◆ **Description of the task**:
Emit the entire listing verbatim.

◆ **Data lines**:
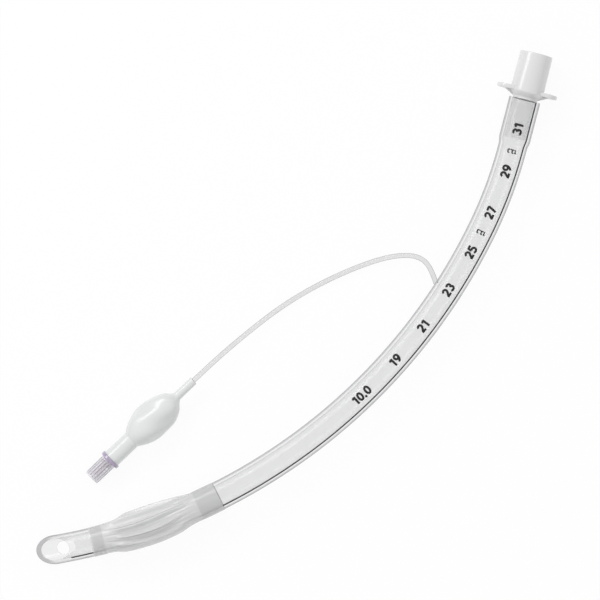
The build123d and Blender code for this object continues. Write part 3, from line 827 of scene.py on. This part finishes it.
def wear(thing, material):
    """Make this the only material. The faces' slot numbers stay as they were."""
    if len(thing.data.materials):
        for place in range(len(thing.data.materials)):
            thing.data.materials[place] = material
    else:
        thing.data.materials.append(material)


tip_way = np.array([-math.cos(TIP_TURN), math.sin(TIP_TURN), 0.0])
fade_back(cut_pvc, tube_point(TUBE_LENGTH, 0.0, 0.0), tip_way, near=5.0, far=10.0, least=0.25)
wear(tube, clear_pvc)
tube.data.materials[CUT_FACE] = cut_pvc
tube.data.materials[BORE_FACE] = bore_pvc
wear(stripe, barium_pvc)
wear(cuff, film_pvc)
cuff.data.materials[1] = bonded_pvc
wear(balloon, milky_pvc)
wear(line, line_pvc)
wear(connector, frosted_pp)
# Faces behind the tube's end, the spigot, take that lighter copy as painted light against the tube's shade.
connector.data.materials.append(spigot_painted_light_pp)
middles = np.zeros(3 * len(connector.data.polygons), np.float32)
connector.data.polygons.foreach_get("center", middles)
connector.data.polygons.foreach_set("material_index", (middles[::3] < TUBE_END_X * MM).astype(np.int32))
wear(housing, valve_clear)
housing.data.materials[TINTED_FLANGE] = valve_tint
housing.data.materials[GROOVE_SHADE] = valve_flute_painted_shade
wear(spring, steel)
for mark in marks:
    wear(mark, ink)
CAD_LOOKS = {
    "valve_retainer": acetal, "valve_stem": acetal,
    "valve_seal": rubber,
}
for name, material in CAD_LOOKS.items():
    for place in nodes[name].material_slots:
        place.material = material
    print(name, "->", material.name)

# %% [markdown]
# ## Table, light and camera
#
# The table is white. A shared light level of about 1 makes each colour render as written: the world
# gives most of it, and one soft box at the upper left of the picture gives the bright streak along
# the tube. The level stands a little under 1, so that the pale pieces don't clip. The picture was
# taken looking straight down, with +X pointing 75.5 degrees above the picture's right, so the camera
# is turned by -75.5 degrees about Z.

# %% Table
# Metres. The picture's middle lies on the table at this x and y.
PICTURE_X, PICTURE_Y, PICTURE_TURN = -0.1355, 0.0763, math.radians(-75.5)
TABLE_X, TABLE_Y, TABLE_REACH = -0.1, 0.1, 2.0


def make_table():
    """One square, 4 m wide, at the height on which the tube lies."""
    mesh = bpy.data.meshes.new("table_top")
    signs = ((-1, -1), (1, -1), (1, 1), (-1, 1))
    corners = [(TABLE_X + a * TABLE_REACH, TABLE_Y + b * TABLE_REACH, TABLE_Z * MM) for a, b in signs]
    mesh.from_pydata(corners, [], [(0, 1, 2, 3)])
    thing = bpy.data.objects.new("table_top", mesh)
    bpy.context.scene.collection.objects.link(thing)
    return thing


def white_surface():
    """White laminate. Rays that draw the picture also see a white glow, so shadows stay faint."""
    made = bpy.data.materials.new("white_laminate")
    made.use_nodes = True
    tree = made.node_tree
    tree.nodes.clear()
    path = node(tree, "ShaderNodeLightPath")
    larger = {"operation": "MAXIMUM"}
    seen = node(tree, "ShaderNodeMath", larger, i0=(path, "Is Camera Ray"), i1=(path, "Is Glossy Ray"))
    seen = node(tree, "ShaderNodeMath", larger, i0=(seen, "Value"), i1=(path, "Is Transmission Ray"))
    part = node(tree, "ShaderNodeMath", {"operation": "MULTIPLY"}, i0=(seen, "Value"), i1=0.92)
    plain = node(tree, "ShaderNodeBsdfDiffuse", Color=(0.95, 0.95, 0.95, 1))
    glow = node(tree, "ShaderNodeEmission", Color=(1, 1, 1, 1), Strength=1.0)
    both = node(tree, "ShaderNodeMixShader", i0=(part, "Value"), i1=(plain, "BSDF"), i2=(glow, "Emission"))
    node(tree, "ShaderNodeOutputMaterial", Surface=(both, "Shader"))
    return made


table = make_table()
wear(table, white_surface())

# %% World and lamps
def make_world():
    """A plain studio: strength 0.3 at the horizon, rising to 0.84 high above, 3 t^2 - 2 t^3 in the height.
    Seen straight from the camera, past the table's end, it is white."""
    world = bpy.data.worlds.new("studio")
    world.use_nodes = True
    tree = world.node_tree
    tree.nodes.clear()
    where = node(tree, "ShaderNodeTexCoord")
    part = node(tree, "ShaderNodeSeparateXYZ", Vector=(where, "Generated"))
    level = node(tree, "ShaderNodeMapRange", {"interpolation_type": "SMOOTHSTEP"}, Value=(part, "Z"),
                 From_Min=0.0, From_Max=0.5, To_Min=0.3, To_Max=0.84)
    path = node(tree, "ShaderNodeLightPath")
    seen = node(tree, "ShaderNodeMath", {"operation": "MAXIMUM"},
                i0=(level, "Result"), i1=(path, "Is Camera Ray"))
    back = node(tree, "ShaderNodeBackground", Color=(1, 1, 1, 1), Strength=(seen, "Value"))
    node(tree, "ShaderNodeOutputWorld", Surface=(back, "Background"))
    bpy.context.scene.world = world


def soft_box(name, azimuth, height, distance, size, power):
    """Area lamp aimed at the middle of the object, from a direction in degrees."""
    a, e = math.radians(azimuth), math.radians(height)
    way = np.array([math.cos(a) * math.cos(e), math.sin(a) * math.cos(e), math.sin(e)])
    lamp = bpy.data.lights.new(name, "AREA")
    lamp.shape, lamp.size, lamp.size_y, lamp.energy = "RECTANGLE", size[0], size[1], power
    thing = bpy.data.objects.new(name, lamp)
    middle = np.array([PICTURE_X, PICTURE_Y, 0.0])
    thing.location = (middle + way * distance).tolist()
    thing.rotation_euler = (math.pi / 2 - e, 0, a + math.pi / 2)
    bpy.context.scene.collection.objects.link(thing)
    return thing


make_world()
soft_box("key_soft_box", 56, 38, 1.3, (1.0, 0.4), 5.5)
print("world and key lamp ready")

# %% Camera
def make_camera():
    """Looking straight down on the picture's middle. A 273.3 mm wide view at the tube's mid-height."""
    height, width = 2.0, 0.2733
    lens = bpy.data.cameras.new("overhead")
    lens.sensor_width = 36.0
    lens.lens = 36.0 * height / width
    lens.clip_start = 0.05
    thing = bpy.data.objects.new("overhead", lens)
    thing.location = (PICTURE_X, PICTURE_Y, height)
    thing.rotation_euler = (0, 0, PICTURE_TURN)
    bpy.context.scene.collection.objects.link(thing)
    bpy.context.scene.camera = thing


make_camera()
bpy.context.scene.view_settings.view_transform = "Standard"

# %% Update the view layer
bpy.context.view_layer.update()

◆ **Answer in full**:
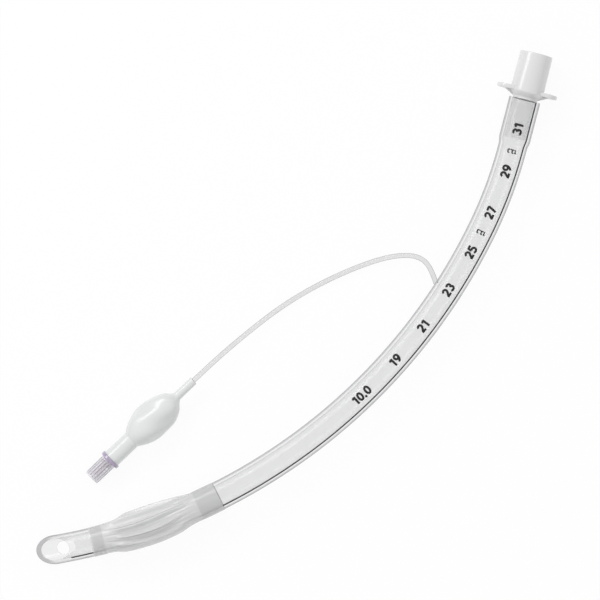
The build123d and Blender code for this object continues. Write part 3, from line 827 of scene.py on. This part finishes it.
def wear(thing, material):
    """Make this the only material. The faces' slot numbers stay as they were."""
    if len(thing.data.materials):
        for place in range(len(thing.data.materials)):
            thing.data.materials[place] = material
    else:
        thing.data.materials.append(material)


tip_way = np.array([-math.cos(TIP_TURN), math.sin(TIP_TURN), 0.0])
fade_back(cut_pvc, tube_point(TUBE_LENGTH, 0.0, 0.0), tip_way, near=5.0, far=10.0, least=0.25)
wear(tube, clear_pvc)
tube.data.materials[CUT_FACE] = cut_pvc
tube.data.materials[BORE_FACE] = bore_pvc
wear(stripe, barium_pvc)
wear(cuff, film_pvc)
cuff.data.materials[1] = bonded_pvc
wear(balloon, milky_pvc)
wear(line, line_pvc)
wear(connector, frosted_pp)
# Faces behind the tube's end, the spigot, take that lighter copy as painted light against the tube's shade.
connector.data.materials.append(spigot_painted_light_pp)
middles = np.zeros(3 * len(connector.data.polygons), np.float32)
connector.data.polygons.foreach_get("center", middles)
connector.data.polygons.foreach_set("material_index", (middles[::3] < TUBE_END_X * MM).astype(np.int32))
wear(housing, valve_clear)
housing.data.materials[TINTED_FLANGE] = valve_tint
housing.data.materials[GROOVE_SHADE] = valve_flute_painted_shade
wear(spring, steel)
for mark in marks:
    wear(mark, ink)
CAD_LOOKS = {
    "valve_retainer": acetal, "valve_stem": acetal,
    "valve_seal": rubber,
}
for name, material in CAD_LOOKS.items():
    for place in nodes[name].material_slots:
        place.material = material
    print(name, "->", material.name)

# %% [markdown]
# ## Table, light and camera
#
# The table is white. A shared light level of about 1 makes each colour render as written: the world
# gives most of it, and one soft box at the upper left of the picture gives the bright streak along
# the tube. The level stands a little under 1, so that the pale pieces don't clip. The picture was
# taken looking straight down, with +X pointing 75.5 degrees above the picture's right, so the camera
# is turned by -75.5 degrees about Z.

# %% Table
# Metres. The picture's middle lies on the table at this x and y.
PICTURE_X, PICTURE_Y, PICTURE_TURN = -0.1355, 0.0763, math.radians(-75.5)
TABLE_X, TABLE_Y, TABLE_REACH = -0.1, 0.1, 2.0


def make_table():
    """One square, 4 m wide, at the height on which the tube lies."""
    mesh = bpy.data.meshes.new("table_top")
    signs = ((-1, -1), (1, -1), (1, 1), (-1, 1))
    corners = [(TABLE_X + a * TABLE_REACH, TABLE_Y + b * TABLE_REACH, TABLE_Z * MM) for a, b in signs]
    mesh.from_pydata(corners, [], [(0, 1, 2, 3)])
    thing = bpy.data.objects.new("table_top", mesh)
    bpy.context.scene.collection.objects.link(thing)
    return thing


def white_surface():
    """White laminate. Rays that draw the picture also see a white glow, so shadows stay faint."""
    made = bpy.data.materials.new("white_laminate")
    made.use_nodes = True
    tree = made.node_tree
    tree.nodes.clear()
    path = node(tree, "ShaderNodeLightPath")
    larger = {"operation": "MAXIMUM"}
    seen = node(tree, "ShaderNodeMath", larger, i0=(path, "Is Camera Ray"), i1=(path, "Is Glossy Ray"))
    seen = node(tree, "ShaderNodeMath", larger, i0=(seen, "Value"), i1=(path, "Is Transmission Ray"))
    part = node(tree, "ShaderNodeMath", {"operation": "MULTIPLY"}, i0=(seen, "Value"), i1=0.92)
    plain = node(tree, "ShaderNodeBsdfDiffuse", Color=(0.95, 0.95, 0.95, 1))
    glow = node(tree, "ShaderNodeEmission", Color=(1, 1, 1, 1), Strength=1.0)
    both = node(tree, "ShaderNodeMixShader", i0=(part, "Value"), i1=(plain, "BSDF"), i2=(glow, "Emission"))
    node(tree, "ShaderNodeOutputMaterial", Surface=(both, "Shader"))
    return made


table = make_table()
wear(table, white_surface())

# %% World and lamps
def make_world():
    """A plain studio: strength 0.3 at the horizon, rising to 0.84 high above, 3 t^2 - 2 t^3 in the height.
    Seen straight from the camera, past the table's end, it is white."""
    world = bpy.data.worlds.new("studio")
    world.use_nodes = True
    tree = world.node_tree
    tree.nodes.clear()
    where = node(tree, "ShaderNodeTexCoord")
    part = node(tree, "ShaderNodeSeparateXYZ", Vector=(where, "Generated"))
    level = node(tree, "ShaderNodeMapRange", {"interpolation_type": "SMOOTHSTEP"}, Value=(part, "Z"),
                 From_Min=0.0, From_Max=0.5, To_Min=0.3, To_Max=0.84)
    path = node(tree, "ShaderNodeLightPath")
    seen = node(tree, "ShaderNodeMath", {"operation": "MAXIMUM"},
                i0=(level, "Result"), i1=(path, "Is Camera Ray"))
    back = node(tree, "ShaderNodeBackground", Color=(1, 1, 1, 1), Strength=(seen, "Value"))
    node(tree, "ShaderNodeOutputWorld", Surface=(back, "Background"))
    bpy.context.scene.world = world


def soft_box(name, azimuth, height, distance, size, power):
    """Area lamp aimed at the middle of the object, from a direction in degrees."""
    a, e = math.radians(azimuth), math.radians(height)
    way = np.array([math.cos(a) * math.cos(e), math.sin(a) * math.cos(e), math.sin(e)])
    lamp = bpy.data.lights.new(name, "AREA")
    lamp.shape, lamp.size, lamp.size_y, lamp.energy = "RECTANGLE", size[0], size[1], power
    thing = bpy.data.objects.new(name, lamp)
    middle = np.array([PICTURE_X, PICTURE_Y, 0.0])
    thing.location = (middle + way * distance).tolist()
    thing.rotation_euler = (math.pi / 2 - e, 0, a + math.pi / 2)
    bpy.context.scene.collection.objects.link(thing)
    return thing


make_world()
soft_box("key_soft_box", 56, 38, 1.3, (1.0, 0.4), 5.5)
print("world and key lamp ready")

# %% Camera
def make_camera():
    """Looking straight down on the picture's middle. A 273.3 mm wide view at the tube's mid-height."""
    height, width = 2.0, 0.2733
    lens = bpy.data.cameras.new("overhead")
    lens.sensor_width = 36.0
    lens.lens = 36.0 * height / width
    lens.clip_start = 0.05
    thing = bpy.data.objects.new("overhead", lens)
    thing.location = (PICTURE_X, PICTURE_Y, height)
    thing.rotation_euler = (0, 0, PICTURE_TURN)
    bpy.context.scene.collection.objects.link(thing)
    bpy.context.scene.camera = thing


make_camera()
bpy.context.scene.view_settings.view_transform = "Standard"

# %% Update the view layer
bpy.context.view_layer.update()